Tony Ray-Jones : La photo de rue en 13 conseils
Peter Dench (Insta) - Honni soit qui mal y pense
« Je n'ai pas toujours été très tendre avec sa Majesté la Reine. Je l'avais suivie dans une tournée en Afrique du Sud. Lorsque mes photos ont été publiées, j'ai reçu un fax qui disait: « Le palais a adoré. Je crois que j'ai été pardonné. La famille royale est comme une vieille Rolls Royce, qu'on rafistole et qu'on sort pour les grandes occasions. Son entretien est coûteux mais suscite la jalousie des voisins. »
Est-ce que Peter Dench aime l'Angleterre? Celui qui naît en 1972, le jour de la Saint-Georges (protecteur du royaume), grandit dans un pays en pleine mutation, tiraillé entre la tradition conservatrice et les aspirations au progrès. Passionné par l'image, il se tourne vite vers la photographie documentaire et se met à parcourir son pays: de la campagne profonde aux grandes métropoles, jusqu'aux villes balnéaires où la météo s'acharne à contrarier les projets des vacanciers. Ses images sont celles de scènes banales et cocasses: enterrements de vie de garçon, fêtes de village, pub crawls, supporters de foot déchaînés… Cliché? Peut-être. Mais ces clichés-là viennent bien de quelque part. Et Peter Dench ne cesse de nous surprendre en créant presque des images d'Épinal d'une Angleterre que le visiteur devine lors de ses séjours outre-Manche.

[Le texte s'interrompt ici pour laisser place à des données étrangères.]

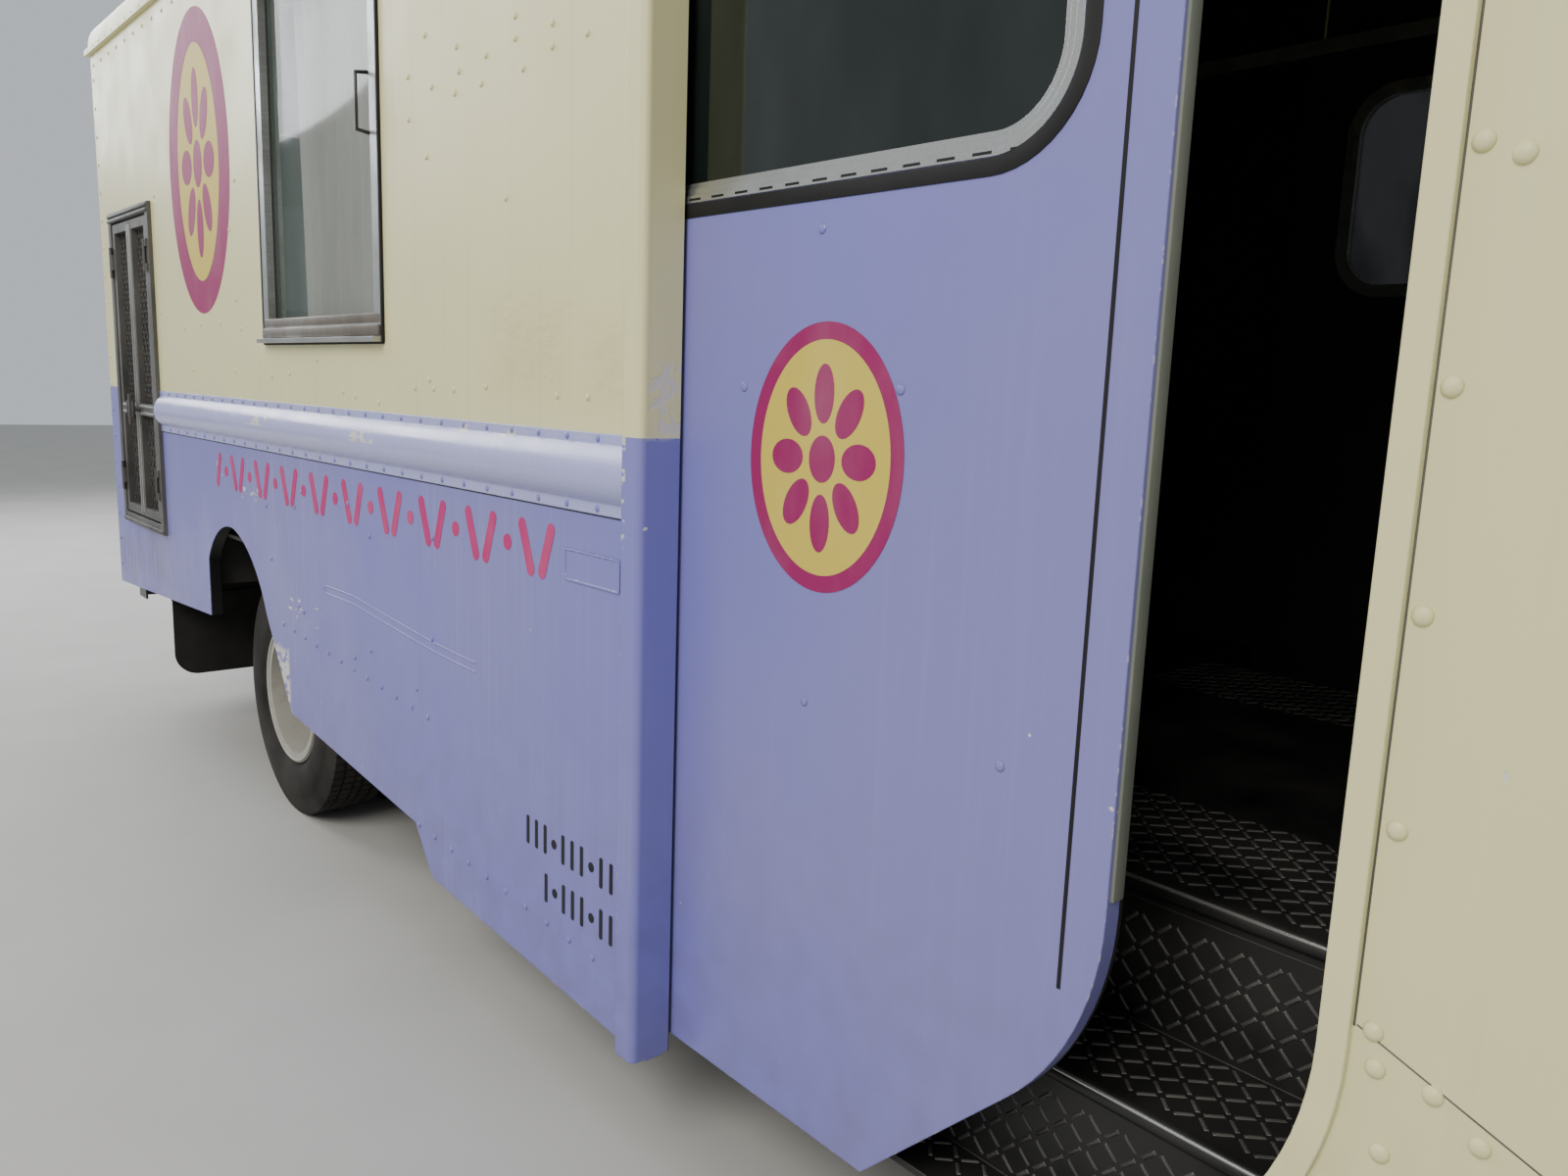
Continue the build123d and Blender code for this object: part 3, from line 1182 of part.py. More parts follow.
with BuildPart() as seat_cushions:
    block((seat_x - seat_w / 2, seat_x + seat_w / 2), (seat_y - seat_d / 2, seat_y + seat_d / 2 - back_t),
          (seat_z - cushion_h + seat_gap, seat_z))
    behind = seat_y + seat_d / 2 + pan_t - seat_gap
    block((seat_x - seat_w / 2 + 10, seat_x + seat_w / 2 - 10), (behind - back_t, behind),
          (seat_z + 10, seat_z + back_h))
    fillet(seat_cushions.edges(), cushion_r)
save(seat_cushions, "seat_cushions")

wheel_centre = (seat_x, deck_front_y + steering_reach, steering_z)
with BuildPart() as steering_wheel:
    x, y, z = wheel_centre
    down = Vector(0, -sin(radians(steering_tilt)), -cos(radians(steering_tilt)))
    plane = Plane(origin=wheel_centre, x_dir=(1, 0, 0), z_dir=-down)
    with Locations(plane):
        Torus(steering_r, steering_rim_r)
        Cylinder(42, 46)
        for turn in (0, 120, 240):
            with Locations(Rotation(0, 0, turn + 90)):
                Box(steering_r, 34, 12, align=(Align.MIN, Align.CENTER, Align.CENTER))
    reach = (y - deck_front_y - 50) / sin(radians(steering_tilt))
    rod(wheel_centre, tuple(Vector(*wheel_centre) + down * reach), 26)
    block((x - 18, x + 18), (deck_front_y + 120, deck_front_y + 180), (dash_low - 110, dash_low))
save(steering_wheel, "steering_wheel")
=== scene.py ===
import math
from functools import partial
import bpy
from mathutils import Matrix, Vector


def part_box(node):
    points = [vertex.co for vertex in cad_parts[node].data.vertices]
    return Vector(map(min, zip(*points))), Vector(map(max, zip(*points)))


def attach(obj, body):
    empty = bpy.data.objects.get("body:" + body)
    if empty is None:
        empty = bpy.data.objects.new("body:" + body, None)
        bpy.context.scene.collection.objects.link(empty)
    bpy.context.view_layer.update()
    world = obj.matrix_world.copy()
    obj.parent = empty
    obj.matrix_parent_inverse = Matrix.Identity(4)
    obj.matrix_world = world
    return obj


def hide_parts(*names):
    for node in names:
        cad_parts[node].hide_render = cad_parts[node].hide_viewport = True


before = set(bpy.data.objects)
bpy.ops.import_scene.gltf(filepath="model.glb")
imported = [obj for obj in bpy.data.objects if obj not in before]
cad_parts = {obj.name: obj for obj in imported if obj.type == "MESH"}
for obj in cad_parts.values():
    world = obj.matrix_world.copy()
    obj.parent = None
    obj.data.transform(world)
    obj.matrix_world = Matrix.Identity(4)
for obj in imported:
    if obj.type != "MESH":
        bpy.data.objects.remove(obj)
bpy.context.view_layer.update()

# Row frame: metres, front towards -Y, curb side towards -X, ground at z = 0
sideX = 1.150          # outer face of the body sides
breakZ = 1.377         # cream above, lavender below
postFrontY = -0.785    # the post behind the doorway
postRearY = -0.730
rearY = 3.280          # rear wall's outer face
doorX = 1.088          # outer face of a sliding door
filmOut = 0.0008       # film's outer face stands this far off the paint
axleZ = 0.405
frontAxleY = -2.520
rearAxleY = 1.470
deckZ = 0.750
curb, driver = -1, 1   # signs of x


# Small helpers for modelling by hand
def leaveEdit():
    bpy.ops.object.mode_set(mode="OBJECT")


def deselectAll():
    if bpy.context.object and bpy.context.object.mode != "OBJECT":
        leaveEdit()
    bpy.ops.object.select_all(action="DESELECT")


def pick(piece):
    deselectAll()
    piece.select_set(True)
    bpy.context.view_layer.objects.active = piece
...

Son approche est frontale, teintée certes d'ironie mais toujours d'une forme d'affection pour ses sujets. Les contradictions du quotidien anglais y sont mises en avant: un savant cocktail de classe et de «trash». À travers son travail, Peter Dench nous montre une Angleterre qui cultive un mélange de flegme et d'excentricité, où le snobisme peut côtoyer la vulgarité la plus brute. II a publié plusieurs livres, dont England Uncensored et plus récemment Carry on England, deux ouvrages incontournables pour mieux comprendre un peuple partagé entre frasques et traditions. Ses reportages ont également été repris par des magazines du monde entier, friands de sa capacité à révéler l'absurde enfoui dans la banalité, jusqu'à devenir l'un des principaux chroniqueurs visuels de l'Angleterre contemporaine. La force de ses photographies vient de ce mélange indéfinissable où le rire est souvent jaune, mais toujours spontané. La quintessence, finalement, de cet humour britannique, oscillant entre satire et tendresse. Peter Dench, c'est certain, aime l'Angleterre. Mais qui aime bien, châtie bien.
Terry O'Neill (Insta) - Les légendes du rock
« J'ai eu une vie formidable! Tout s'est enchainé si vite avec tant d'insouciance. Pour être honnête, on pensait tous que ça allait s'arrêter net. On se retrouvait dans des clubs, avec les Beatles et les Stones, et on parlait tous du boulot qu'on allait décrocher quand tout serait fini! On n'a jamais pensé que ça durerait. Si mes photos ont marché, c'est parce qu'elles racontent toutes une histoire. Je suis un conteur d'images. »
C'est le Londres fantasmé. Celui qu'on aurait aimé connaître. Celui, bouillonnant, exalté, délirant du début des années 1960. Terry O'Neill, né en 1938, en a profité comme personne. Le gamin qui se rêvait batteur dans un club de jazz prévoit de devenir steward pour pouvoir voyager aux États-Unis et étudier les grands noms de la musique noire américaine. Le destin décide de mettre la photo sur sa route. Le rock'n'roll déferle sur le monde et sur l'Europe. Les Beatles et les Rolling Stones veulent casser, aussi, la manière dont un groupe se montre et se met en scène. Ils veulent quelque chose de plus naturel, de plus décontracté, de plus abrasif, de moins conventionnel. Terry O'Neill est au rendez-vous pour combler ces demandes et devient ainsi l'un des principaux témoins de cette révolution musicale mais aussi sociétale.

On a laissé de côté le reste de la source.